Chapman has produced the quadrennial “Economic Impact of the Nonprofit Arts on Orange County” survey since 1990, in conjunction with the Orange County Business Committee for the Arts; the committee disbanded last year with the retirement of its founding executive director, Betty Moss.

In an introduction to this year’s study, Moss noted the attrition on the Orange County arts scene since the 2006 survey, as two major groups, Opera Pacific and Ballet Pacifica, went out of business, along with some smaller ones. The 26 responses to survey forms mailed in June was down drastically from the average of 47 in five previous surveys — which could reflect a lack of time or enthusiasm for the study among smaller groups, rather than a lack of arts organizations. Most of the large and midsized groups that account for the great majority of the arts’ economic clout were included, but three important midsized organizations did not participate: the Orange County Museum of Art, Irvine Barclay Theatre and Laguna Art Museum. Collectively, they accounted for $11.5 million in revenue and $9.9 million in spending in 2008-09, according to their federal tax returns posted at GuideStar.org.

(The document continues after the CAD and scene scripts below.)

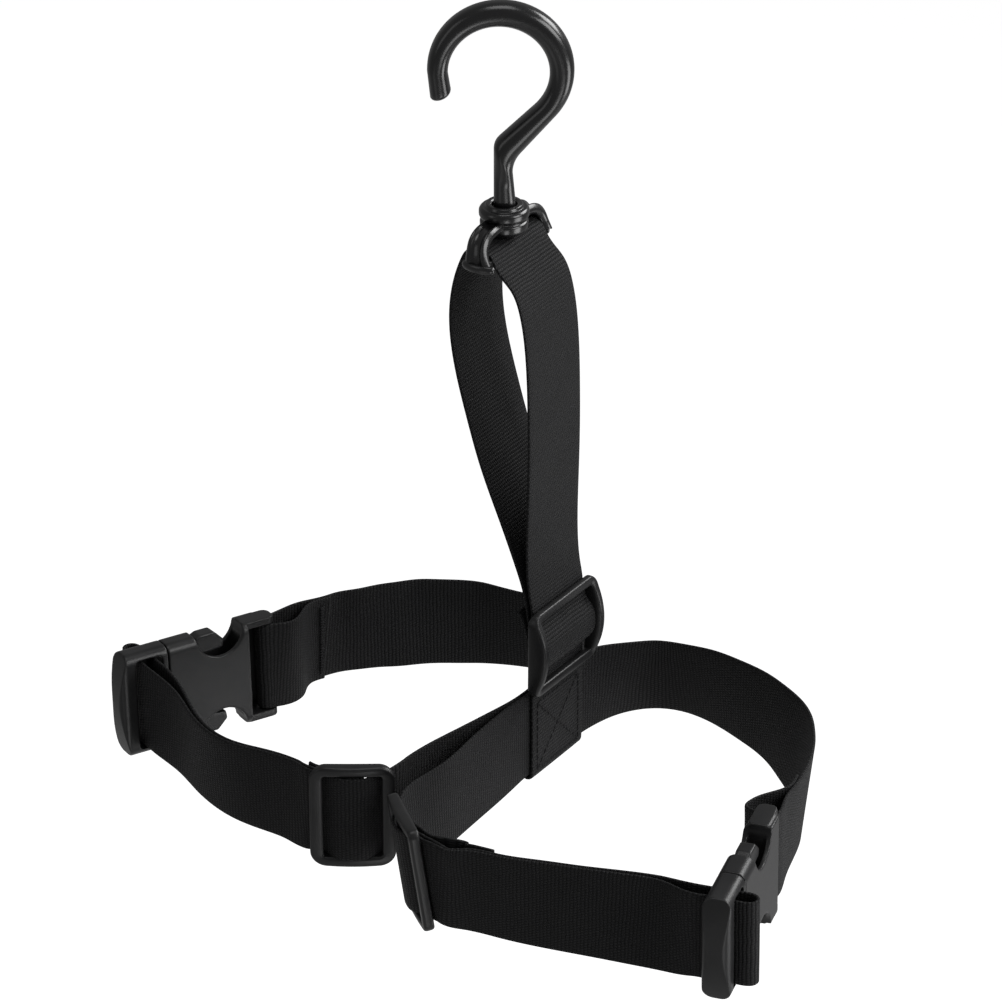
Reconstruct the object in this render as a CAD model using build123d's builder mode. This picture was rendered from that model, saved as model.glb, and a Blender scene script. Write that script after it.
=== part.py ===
"""Two-loop no-pull harness hanging from a swivel hook.

Millimetres, +Z up. The origin is the seat of the hook, the point under its crown that rests on a
rail. X runs across the two loops and Y runs along the webbing bar of the swivel base.
"""
from build123d import *
from math import cos, hypot, radians, sin, tan
import os

os.makedirs("parts", exist_ok=True)

# ---- webbing ----
webbing_width = 38.0
webbing_thickness = 1.5
webbing_stretch = 24.0  # length of one face along a strap
sliding_gap = 0.3  # webbing to plastic
ply_gap = 0.25  # webbing to webbing
running_gap = 0.3  # plastic to plastic

# ---- hook ----
hook_turn = 32.4  # how far the hook is swivelled round from the X axis
hook_seat_radius = 20.0
hook_crown_thickness = 10.0
hook_tip_thickness = 7.4
hook_heel_thickness = 9.0
hook_depth = 11.0
hook_edge_round = 3.3
hook_inner_bend = 3.0  # where the hook runs into its shank
hook_outer_bend = 6.0
hook_offset = 2.1  # centre of the seat beside the shank axis
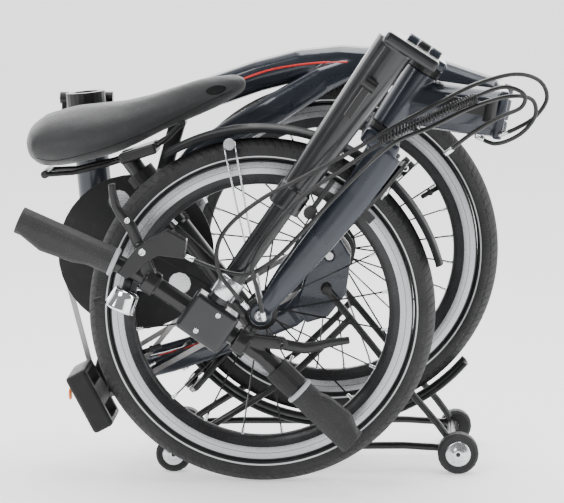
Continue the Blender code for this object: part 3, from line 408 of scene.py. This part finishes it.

The 26 groups in the survey pumped $137.4 million into the local economy; factoring in multiplier effects that reflect what arts audiences spend on transportation, meals and the like, and what arts employees spend from their salaries, Chapman economists estimated the nonprofit arts scene’s economic impact at $484 million.

The study mainly excluded educational institutions, such as the arts programs at Cal State Fullerton, UC Irvine, Chapman (which is in Orange) and community colleges. However, the respondents did include Orange County High School for the Arts and Laguna College of Art and Design.